Playing Richard is Peter Zimmermann, another graduate of the Ernst Busch School for the Dramatic Arts in Berlin. Mr. Zimmermann started his film career in 1979 with two memorable films: Until Death Do Us Part, and Coded Message for the Boss (Chiffriert an Chef – Ausfall Nr. 5). Mr. Zimmermann continues to act, primarily in television roles, since 1994 he has taught at the film school in Babelsberg. He is married to Heike Jonca, and their daughter, Nele, has gone on to become a successful actress in her own right.

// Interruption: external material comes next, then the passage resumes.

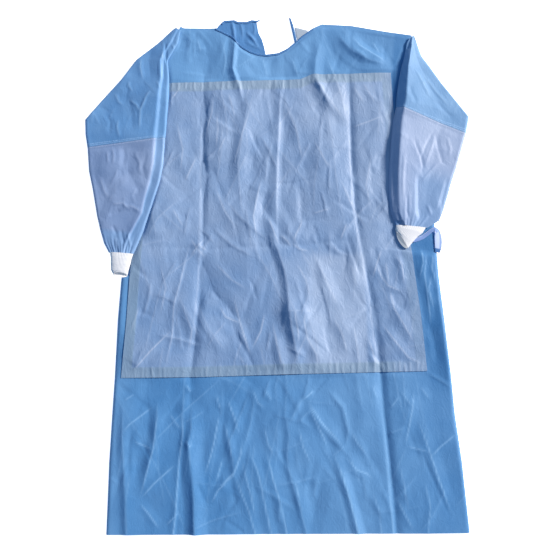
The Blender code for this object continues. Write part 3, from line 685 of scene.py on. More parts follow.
SKIRT_CREASES = (
    # height, left flank, right flank, line
    (2.4, 9, 7, ((359, 16), (349, -45), (356, -106), (360, -177))),
    (2.0, 7, 6, ((343, 28), (348, -14), (337, -57))),
    (2.2, 7, 8, ((366, -45), (357, -82), (369, -129))),
    (1.8, 8, 7, ((372, 10), (368, -30), (376, -66))),
    (-1.8, 8, 10, ((352, -150), (366, -205), (372, -262))),
    (1.6, 8, 9, ((-356, -414), (-341, -394), (-285, -351))),
    (2.0, 9, 10, ((-278, -333), (-277, -381), (-283, -447), (-294, -491), (-312, -564))),
    (1.7, 9, 9, ((-312, -562), (-291, -585), (-263, -621))),
    (1.5, 8, 8, ((-330, -429), (-282, -449))),
    (1.8, 9, 9, ((-310, -557), (-280, -523), (-229, -478))),
    (1.4, 7, 7, ((-250, -612), (-221, -583))),
    (1.4, 8, 8, ((-250, -367), (-222, -405))),
    (1.2, 7, 7, ((-355, -340), (-330, -324))),
    (1.8, 7, 7, ((-213, -302), (-201, -322))),
    (1.8, 7, 7, ((-210, -427), (-196, -447))),
    (2.2, 10, 9, ((-133, -360), (-144, -423), (-152, -460), (-167, -510))),
    (1.6, 8, 8, ((-142, -519), (-129, -527), (-102, -506), (-84, -465))),
    (1.6, 8, 8, ((-150, -566), (-134, -535), (-111, -517))),
    (1.4, 8, 8, ((-125, -465), (-140, -523))),
    (1.6, 9, 8, ((-122, -387), (-100, -486))),
    (1.4, 7, 7, ((-143, -324), (-131, -363))),
    (-1.6, 12, 10, ((-199, -493), (-198, -557), (-196, -638))),
    (1.7, 9, 9, ((-118, -331), (-99, -381), (-87, -418))),
    (1.5, 8, 8, ((-122, -387), (-104, -469))),
    (1.9, 9, 9, ((-80, -423), (-86, -465), (-100, -499), (-135, -532))),
    (1.5, 8, 8, ((-60, -311), (-46, -345), (-28, -358))),
    (1.4, 7, 7, ((-32, -311), (-14, -342))),
    (1.6, 8, 9, ((-32, -396), (-23, -436), (-7, -465))),
    (2.0, 10, 10, ((-30, -438), (-10, -517), (4, -560), (20, -636))),
    (1.8, 9, 9, ((-71, -440), (-48, -491), (-41, -514), (-32, -557), (-14, -636))),
    (1.6, 9, 9, ((-100, -501), (-65, -583), (-49, -636))),
    (1.6, 8, 8, ((-84, -465), (-60, -553), (-49, -602))),
    (1.8, 7, 14, ((29, -510), (42, -527), (48, -568), (58, -585))),
    (-1.7, 9, 8, ((56, -469), (54, -506), (45, -553))),
    (1.6, 8, 9, ((46, -396), (57, -443), (74, -482))),
    (-1.6, 8, 8, ((88, -458), (72, -510), (67, -547))),
    (2.0, 7, 7, ((57, -338), (71, -327), (83, -315))),
    (2.4, 12, 14, ((64, -333), (98, -387), (152, -447))),
    (2.0, 9, 10, ((67, -338), (82, -376), (116, -449))),
    (2.0, 10, 10, ((125, -456), (145, -506), (165, -574), (181, -636))),
    (-2.4, 18, 16, ((104, -478), (87, -564), (68, -636))),
    (1.0, 8, 7, ((111, -311), (148, -354), (155, -369), (160, -409), (154, -451))),
    (1.8, 9, 10, ((164, -403), (182, -436), (208, -469))),
    (1.8, 9, 9, ((152, -462), (178, -493), (201, -501), (218, -517))),
    (1.6, 8, 9, ((282, -315), (308, -354))),
    (2.0, 10, 9, ((314, -311), (308, -358), (289, -443))),
    (2.2, 10, 12, ((312, -369), (331, -414), (347, -465), (360, -506), (384, -579), (399, -593))),
    (1.7, 8, 9, ((344, -467), (369, -442), (408, -412))),
    (1.3, 7, 7, ((289, -440), (345, -454))),
    (1.5, 8, 8, ((264, -551), (302, -625))),
    (1.5, 8, 8, ((276, -482), (292, -583))),
    (1.5, 8, 7, ((257, -358), (281, -327))),
    (1.7, 9, 9, ((140, -495), (157, -540), (179, -633))),
    (1.5, 9, 8, ((217, -302), (230, -338))),
    (1.2, 8, 8, ((328, -306), (350, -338))),
    (1.2, 8, 8, ((211, -536), (227, -583), (230, -629))),
    (1.3, 8, 8, ((329, -514), (340, -570), (333, -629))),
)
FRONT_STREWN = (
    # lowest and highest corner, count, seed, tallest, lengths, narrow flanks, lean
    ((-380, -640), (420, -270), 80, 21, 1.3, (40, 160), (4, 9), 0.34),
    ((-250, 460), (330, 600), 40, 22, 0.9, (40, 120), (5, 9), 0.3),
    ((-380, -700), (420, -300), 50, 24, 1.8, (90, 260), (18, 30), 0.2),
    ((-250, 400), (330, 560), 26, 25, 1.5, (60, 180), (16, 28), 0.25),
)
# Painted light across the front, by x: bands of painted light and shade on the skirt, a painted highlight on
# the yoke.
YOKE_PAINTED_LIGHT = ((-250, 280), (-100, 330), (20, 370), (120, 250), (300, 200))
SKIRT_PAINTED_LIGHT = ((-380, 240), (-330, 80), (-200, 70), (0, 140), (200, 240), (340, 100), (390, 80))
LOWEST_FRONT, FRONT_WALL, SHOULDER_HEIGHT, SIDE_HEIGHT, SIDE_ROUND = 0.0024, 0.0006, 0.0026, 0.0008, 0.010
UNDER_SLEEVES, UNDER_PANEL = 0.0052, 0.0021
FRONT_BLUE, FRONT_PALE = (0.012, 0.134, 0.365), (0.29, 0.54, 0.84)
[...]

Also seen briefly in smaller roles here are Ulrich Mühe, Hans-Uwe Bauer, and Christine Schorn, all of whom have gone on to have successful feature film careers in unified Germany. Sadly missing from this roll call is Katrin Knappe, who was so memorable as the simple Boel in Mr. Simon’s previous film, Jadup and Boel. With her dark brown eyes and unique looks, we should have seen more from this actress, but after the Wende, she appeared in no more films. She continued to act, but switched to giving lectures on elocution.

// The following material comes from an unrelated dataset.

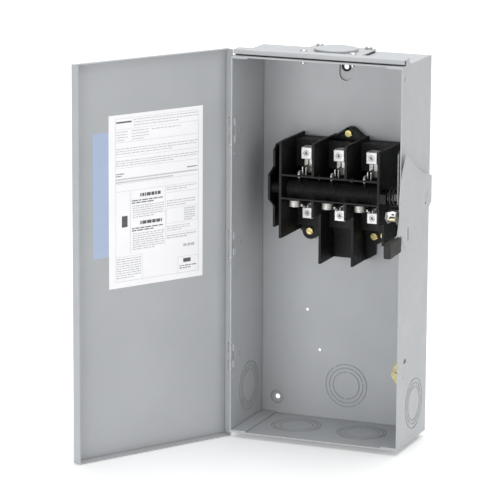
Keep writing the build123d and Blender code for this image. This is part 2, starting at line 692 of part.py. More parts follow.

As mentioned earlier, The Woman and the Stranger was the only East German film to ever win the Golden Bear at the Berlinale. This isn’t to say it was the first East German film to deserve this award—one can cite several instances where the films coming out of East Germany were better than anything coming from West Germans at the same time—but it does signal the beginning of a shift in the relationship between east and west. A shift that would come to a head on November 9th, 1989, when the border opened up for good.